◆ EXERCISE DESCRIPTION ◆
Check the listing below for lines that hold "bends". How many are there? Please give only the number.

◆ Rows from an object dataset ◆
________________
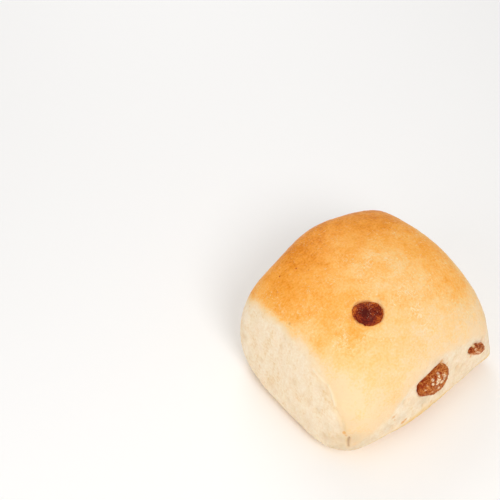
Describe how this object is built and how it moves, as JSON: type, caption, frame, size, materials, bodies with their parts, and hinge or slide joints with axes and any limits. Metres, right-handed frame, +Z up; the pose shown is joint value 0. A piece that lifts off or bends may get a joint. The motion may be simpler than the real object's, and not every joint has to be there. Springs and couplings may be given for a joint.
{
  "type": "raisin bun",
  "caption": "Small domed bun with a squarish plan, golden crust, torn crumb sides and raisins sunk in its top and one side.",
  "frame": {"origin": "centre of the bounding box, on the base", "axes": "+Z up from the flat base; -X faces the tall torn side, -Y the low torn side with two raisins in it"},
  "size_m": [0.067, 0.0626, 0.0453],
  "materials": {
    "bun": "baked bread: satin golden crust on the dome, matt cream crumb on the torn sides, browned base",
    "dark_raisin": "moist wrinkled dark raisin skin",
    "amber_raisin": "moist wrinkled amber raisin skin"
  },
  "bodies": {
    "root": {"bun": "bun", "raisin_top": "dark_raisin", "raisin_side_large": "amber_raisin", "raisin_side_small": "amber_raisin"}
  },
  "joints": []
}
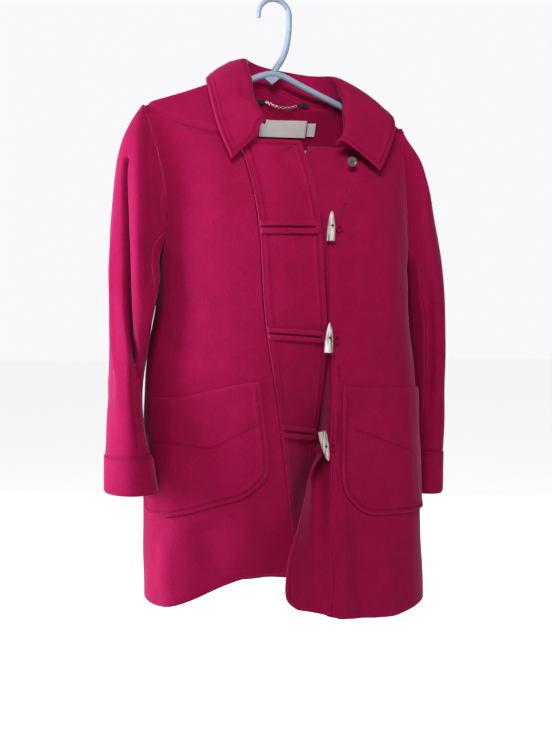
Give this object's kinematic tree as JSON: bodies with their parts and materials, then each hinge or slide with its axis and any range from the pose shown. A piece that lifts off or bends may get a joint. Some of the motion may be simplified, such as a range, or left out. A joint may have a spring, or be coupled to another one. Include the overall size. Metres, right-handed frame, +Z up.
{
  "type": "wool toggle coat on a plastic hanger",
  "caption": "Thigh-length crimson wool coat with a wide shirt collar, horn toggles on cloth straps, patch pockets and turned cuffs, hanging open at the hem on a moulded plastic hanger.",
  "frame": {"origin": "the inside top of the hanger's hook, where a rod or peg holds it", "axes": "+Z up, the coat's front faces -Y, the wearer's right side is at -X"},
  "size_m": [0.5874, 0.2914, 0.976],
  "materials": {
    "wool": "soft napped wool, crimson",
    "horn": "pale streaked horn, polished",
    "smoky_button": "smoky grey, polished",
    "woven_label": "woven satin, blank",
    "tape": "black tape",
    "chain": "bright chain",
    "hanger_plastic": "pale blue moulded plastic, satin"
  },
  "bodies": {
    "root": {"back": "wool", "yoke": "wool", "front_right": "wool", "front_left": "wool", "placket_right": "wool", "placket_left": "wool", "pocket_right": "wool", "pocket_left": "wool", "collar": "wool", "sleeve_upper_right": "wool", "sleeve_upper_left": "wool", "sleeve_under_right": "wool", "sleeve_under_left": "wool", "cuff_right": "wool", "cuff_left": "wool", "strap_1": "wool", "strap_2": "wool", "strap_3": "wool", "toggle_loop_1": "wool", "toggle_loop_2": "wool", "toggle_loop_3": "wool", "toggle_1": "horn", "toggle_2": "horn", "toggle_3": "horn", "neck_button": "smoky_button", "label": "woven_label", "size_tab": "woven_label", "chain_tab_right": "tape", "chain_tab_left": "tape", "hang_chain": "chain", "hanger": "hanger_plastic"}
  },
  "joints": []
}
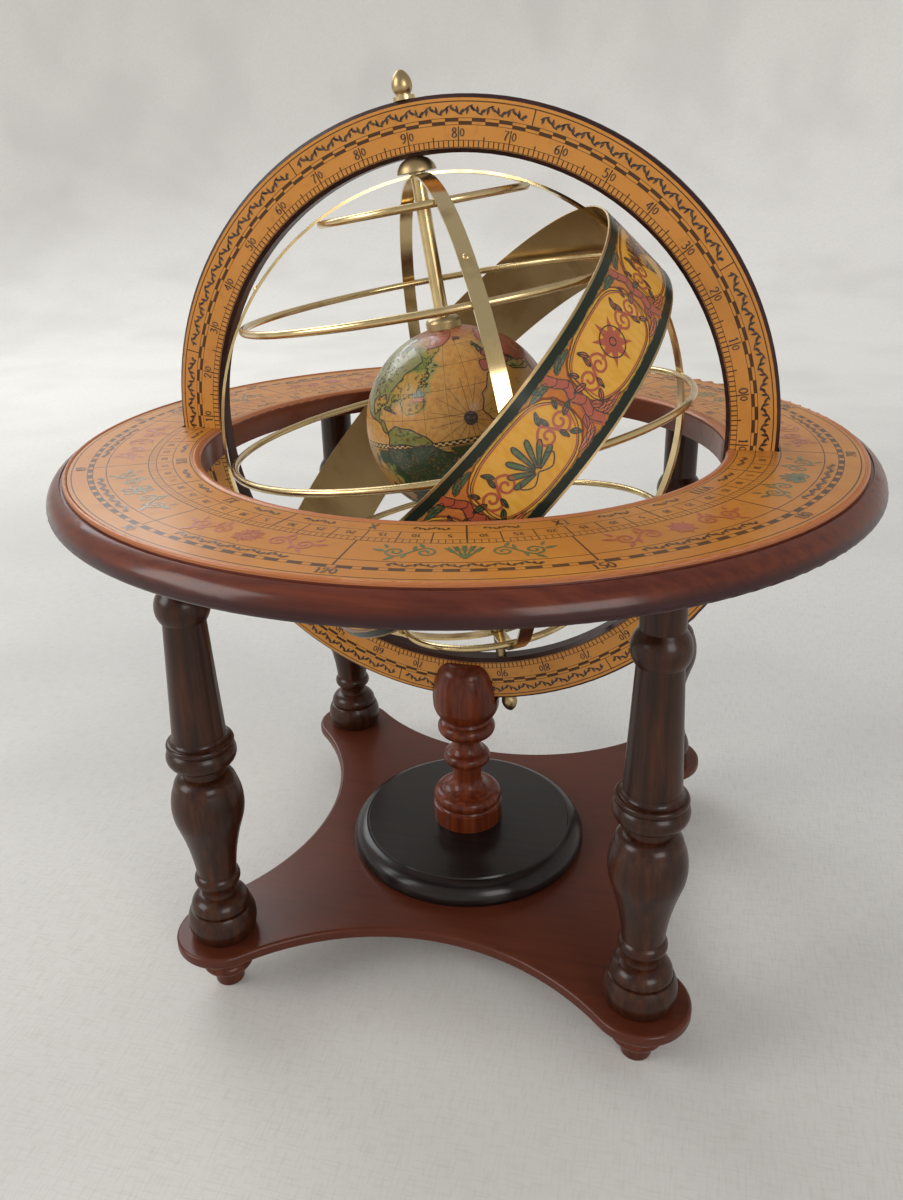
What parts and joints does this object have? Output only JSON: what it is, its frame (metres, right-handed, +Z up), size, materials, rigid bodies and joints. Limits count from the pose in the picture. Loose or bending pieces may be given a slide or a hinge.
________________
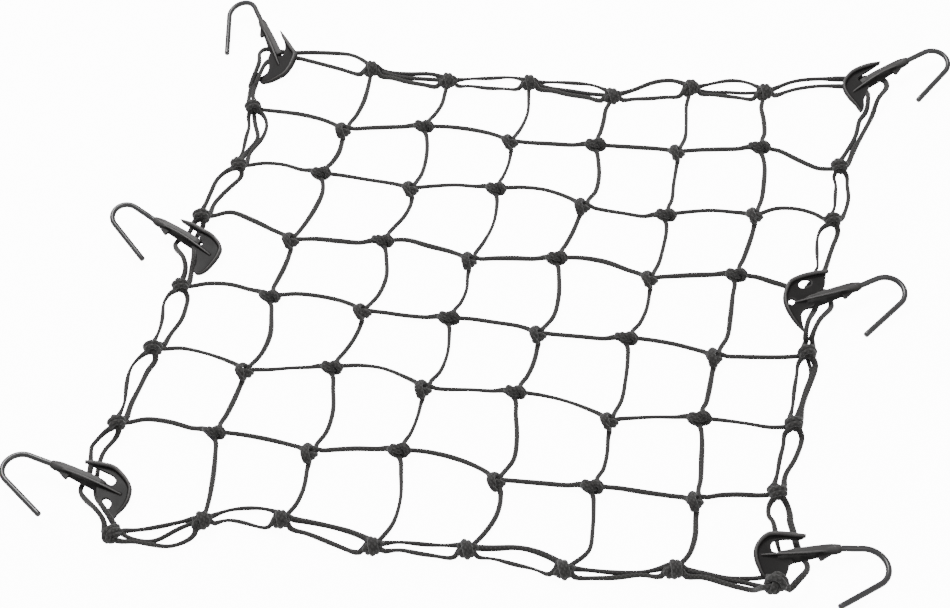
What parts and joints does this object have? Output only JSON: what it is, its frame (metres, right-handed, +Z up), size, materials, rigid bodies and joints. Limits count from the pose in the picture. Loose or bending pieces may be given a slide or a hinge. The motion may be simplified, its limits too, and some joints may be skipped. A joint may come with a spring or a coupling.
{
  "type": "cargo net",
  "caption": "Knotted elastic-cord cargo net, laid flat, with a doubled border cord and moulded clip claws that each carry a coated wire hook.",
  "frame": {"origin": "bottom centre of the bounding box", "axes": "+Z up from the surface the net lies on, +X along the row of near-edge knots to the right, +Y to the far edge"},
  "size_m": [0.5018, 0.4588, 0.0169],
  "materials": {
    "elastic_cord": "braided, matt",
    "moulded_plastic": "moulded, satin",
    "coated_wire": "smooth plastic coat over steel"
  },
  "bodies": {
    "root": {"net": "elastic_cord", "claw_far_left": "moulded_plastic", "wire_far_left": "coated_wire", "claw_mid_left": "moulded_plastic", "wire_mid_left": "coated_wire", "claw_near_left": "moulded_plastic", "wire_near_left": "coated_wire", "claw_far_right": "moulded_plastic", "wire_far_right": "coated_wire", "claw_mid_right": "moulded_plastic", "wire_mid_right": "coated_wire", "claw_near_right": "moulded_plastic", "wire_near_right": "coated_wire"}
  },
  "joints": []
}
________________
◆ COMPLETED EXERCISE ◆
2